Action: I have reported failure to enable the Total CPU Utilization Percentage counter by default and the erroneous indication of Available Megabytes of Memory as not enabled by default to Microsoft Connect as bugs in this Bug Feedback item. I’ve also suggested that these two counters be enabled by default in this Suggestion item.
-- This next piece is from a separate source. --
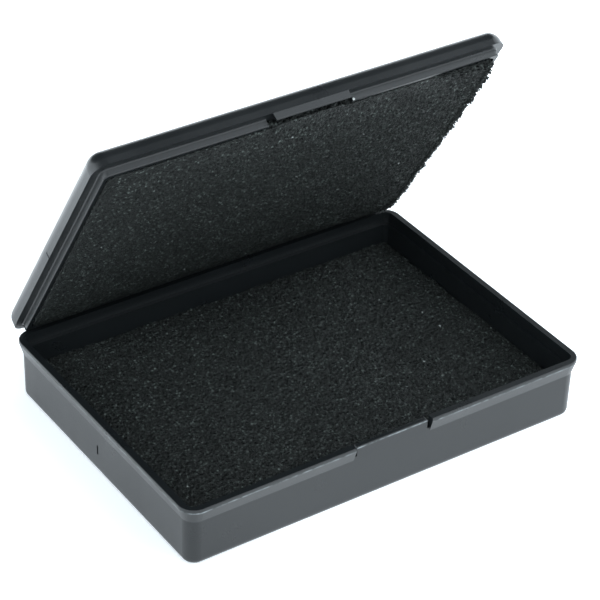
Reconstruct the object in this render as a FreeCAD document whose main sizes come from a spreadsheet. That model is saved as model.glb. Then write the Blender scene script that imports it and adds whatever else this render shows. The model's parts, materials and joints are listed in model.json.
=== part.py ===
# Ink pad: a shallow hinged case moulded in one shot, with an open-cell foam sheet
# in the base and another in the lid.
#
# Row frame, millimetres: the underside of the base lies on Z = 0 and is centred on
# the origin. +X runs to the right along the front edge, +Y towards the hinge, +Z up.
# The lid is drawn closed and its Placement then turns it open about the hinge line.

import FreeCAD, Part
import math
import os
import Sketcher

DIMENSIONS = (
    # outer case
    ("case_width", 118.0, "overall width along the hinge"),
    ("case_depth", 85.0, "overall depth, front to hinge"),
    ("base_height", 17.65, "underside to the top of the rim"),
    ("rim_radius", 4.4, "vertical corner radius at the base's rim"),
    # base wall, from the foot up
    ("foot_draft", 0.7, "draft of the lower wall, degrees"),
    ("foot_round", 1.8, "rounding of the bottom edge"),
    ("flare_level", 13.35, "height at which the wall starts to flare"),
    ("flare_rise", 3.3, "height of the slanted flare"),
    ("flare_reach", 1.0, "how far the flare stands out"),
    ("flare_root", 0.9, "radius where the wall turns into the flare"),
    ("rim_round", 0.3, "rounding of the rim's outer top edge"),
    # inside of the base
    ("mouth_inset", 1.8, "outside of the rim to the wide upper mouth"),
    ("mouth_radius", 1.9, "vertical corner radius of the mouth"),
    ("mouth_drop", 3.1, "depth of the mouth, rim to inner ledge"),
    ("well_inset", 3.0, "outside of the rim to the well that holds the foam"),
    ("well_radius", 1.6, "vertical corner radius of the well"),
    ("floor_thick", 1.8, "thickness of the floor"),
    # latch tongue of the base, and the recess it stands in
    ("recess_width", 22.7, "width of the recess in the front flare"),
    ("tongue_width", 21.0, "width of the tongue between its two slots"),
    ("tongue_thick", 1.4, "thickness of the tongue"),
    ("tongue_drop", 0.6, "how far the tongue's top lies below the rim"),
    ("slot_depth", 3.3, "depth of the slots beside the tongue, from the rim"),
    # lid
    ("lid_radius", 3.9, "vertical corner radius of the lid"),
    ("lid_height", 4.9, "parting plane to the top of the closed lid"),
    ("lid_draft", 3.0, "draft of the lid's wall, degrees"),
    ("lid_round", 3.4, "rounding of the lid's top edges"),
    ("roof_thick", 1.4, "thickness of the lid's flat top"),
    ("ring_inset", 2.3, "outside of the lid to the locating ring"),
    ("ring_thick", 1.2, "thickness of the locating ring"),
    ("ring_drop", 1.9, "how far the ring stands below the parting plane"),
    ("ring_draft", 3.5, "draft of the outer faces of the ring and the flap, degrees"),
    ("ring_root", 0.4, "radius at the foot of the ring"),
    ("ring_round", 0.25, "rounding of the ring's and the flap's outer free edge"),
    ("ring_gap", 24.0, "break in the ring behind the latch flap"),
    ("flap_width", 21.6, "width of the latch flap"),
    ("flap_inset", 0.05, "outside of the lid to the latch flap"),
    ("flap_thick", 0.75, "thickness of the latch flap"),
    # witness grooves at mid-length of the left walls
    ("groove_width", 0.6, "width of a witness groove"),
    ("groove_depth", 0.15, "depth of a witness groove"),
    ("groove_length", 2.8, "height of the groove on the base wall"),
    ("groove_level", 5.85, "height of its lower end"),
    ("groove_shift", 1.5, "distance of the groove behind mid-depth"),
    # film hinge
    ("hinge_reach", 0.4, "rim's back edge to the hinge line"),
    ("rim_gap", 0.4, "gap between the two rims when closed"),
    ("web_radius", 0.75, "outer radius of the bent film"),
    ("web_width", 110.0, "length of the film along the hinge"),
    ("open_angle", 58.0, "how far the lid stands open, degrees"),
    # foam sheets
    ("foam_gap", 0.15, "clearance between a foam sheet and the walls"),
    ("base_foam_thick", 7.55, "thickness of the sheet in the base"),
    ("lid_foam_proud", 5.0, "how far the lid's sheet stands out of the lid"),
    ("foam_radius", 1.4, "vertical corner radius of both sheets"),
    ("foam_round", 1.5, "rounding of the lid sheet's free edges"),
)

SHEET = "Dimensions"


def make_sheet(doc):
    """Spreadsheet of the driving dimensions, one aliased cell each."""
    sheet = doc.addObject("Spreadsheet::Sheet", SHEET)
    for row, (alias, value, note) in enumerate(DIMENSIONS, start=1):
        sheet.set("A%d" % row, note)
        sheet.set("B%d" % row, str(value))
        sheet.setAlias("B%d" % row, alias)
    doc.recompute()
    return sheet


def cells(expression):
    """Write every dimension named in an expression as a reference to the sheet."""
    words = []
    for word in expression.replace("(", "( ").replace(")", " )").split():
        known = any(word == alias for alias, _, _ in DIMENSIONS)
        words.append("%s.%s" % (SHEET, word) if known else word)
    return " ".join(words)


def new_body(doc, label):
    body = doc.addObject("PartDesign::Body", label)
    body.Label = label
    return body


def origin_plane(body, role):
    return next(item for item in body.Origin.OriginFeatures if item.Role == role)


def new_sketch(body, name, role="XY_Plane", level=None):
    """Sketch on one of the body's own origin planes, raised by an expression."""
    sketch = body.newObject("Sketcher::SketchObject", name)
    sketch.AttachmentSupport = [(origin_plane(body, role), "")]
    sketch.MapMode = "FlatFace"
    if level is not None:
        sketch.setExpression("AttachmentOffset.Base.z", cells(level))
    return sketch


def name_constraint(sketch, index, name, expression):
    sketch.renameConstraint(index, name)
    sketch.setExpression("Constraints.%s" % name, cells(expression))


def rounded_outline(body, name, level, width, depth, radius, guess=(100.0, 70.0, 2.0)):
    """Closed rounded rectangle centred on the origin."""
    sketch = new_sketch(body, name, level=level)
    half_x, half_y, corner = guess[0] / 2, guess[1] / 2, guess[2]
    flat_x, flat_y = half_x - corner, half_y - corner
    up = FreeCAD.Vector(0, 0, 1)
    ends = (
        ((-flat_x, -half_y), (flat_x, -half_y)),
        ((half_x, -flat_y), (half_x, flat_y)),
        ((flat_x, half_y), (-flat_x, half_y)),
        ((-half_x, flat_y), (-half_x, -flat_y)),
    )
    for start, stop in ends:
        line = Part.LineSegment(FreeCAD.Vector(*start, 0), FreeCAD.Vector(*stop, 0))
        sketch.addGeometry(line, False)
    centres = ((flat_x, -flat_y), (flat_x, flat_y), (-flat_x, flat_y), (-flat_x, -flat_y))
    for turn, centre in enumerate(centres):
        circle = Part.Circle(FreeCAD.Vector(*centre, 0), up, corner)
        first = (turn - 1) * math.pi / 2
        sketch.addGeometry(Part.ArcOfCircle(circle, first, first + math.pi / 2), False)
    for side in range(4):
        arc = 4 + side
        sketch.addConstraint(Sketcher.Constraint("Tangent", side, 2, arc, 1))
        sketch.addConstraint(Sketcher.Constraint("Tangent", arc, 2, (side + 1) % 4, 1))
    for side, kind in enumerate(("Horizontal", "Vertical", "Horizontal", "Vertical")):
        sketch.addConstraint(Sketcher.Constraint(kind, side))
    for arc in (5, 6, 7):
        sketch.addConstraint(Sketcher.Constraint("Equal", 4, arc))
    sketch.addConstraint(Sketcher.Constraint("Symmetric", 4, 3, 6, 3, -1, 1))
    index = sketch.addConstraint(Sketcher.Constraint("DistanceX", 3, 1, 1, 1, guess[0]))
    name_constraint(sketch, index, "width", width)
    index = sketch.addConstraint(Sketcher.Constraint("DistanceY", 0, 1, 2, 2, guess[1]))
    name_constraint(sketch, index, "depth", depth)
    index = sketch.addConstraint(Sketcher.Constraint("Radius", 4, corner))
    name_constraint(sketch, index, "radius", radius)
    return sketch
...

I’ll wait until tomorrow for the verdict on data storage grooming.


3 comments:

Daniele Muscetta said...

Roger - I am not sure if you saw my reply to your comment on http://blogs.technet.com/b/momteam/archive/2011/08/12/application-performance-monitoring-in-opsmgr-2012-beta.aspx

There are multiple reasons for not enabling those rules by default - the most important of which is that the customer gets billed for IO and storage transactions, and we want them to consciously enable this being aware of it - not find out later when they get a higher bill.
Another reason is that it is not guaranteed that the customer actually has those counters enabled and collected in table storage.

Another couple of points would be that the UI behaviour (=not showing "enabled" after having enabled thru overrides) is by design in OM - only the default value is shown in the grid; the overridden value is shown in the "overrides" view, in the "overrides" report, among other places.

One last note is about the diagram/architecture you took from our blog - that diagram depicts the APM feature in OpsMgr 2012 - at the time of writing that is just for on-premise monitoring of IIS machines that have the OpsMgr agent installed.
The current Azure MP works diferently, not deploying an agent on the Azure VMs, but using the WAD tables as well as the Azure management API.

Hope that helps.

Roger Jennings (--rj) said...

Daniele,

Thanks for the clarification.

Daniele Muscetta said...

You are welcome. Thanks for the very good step-by-step tutorial!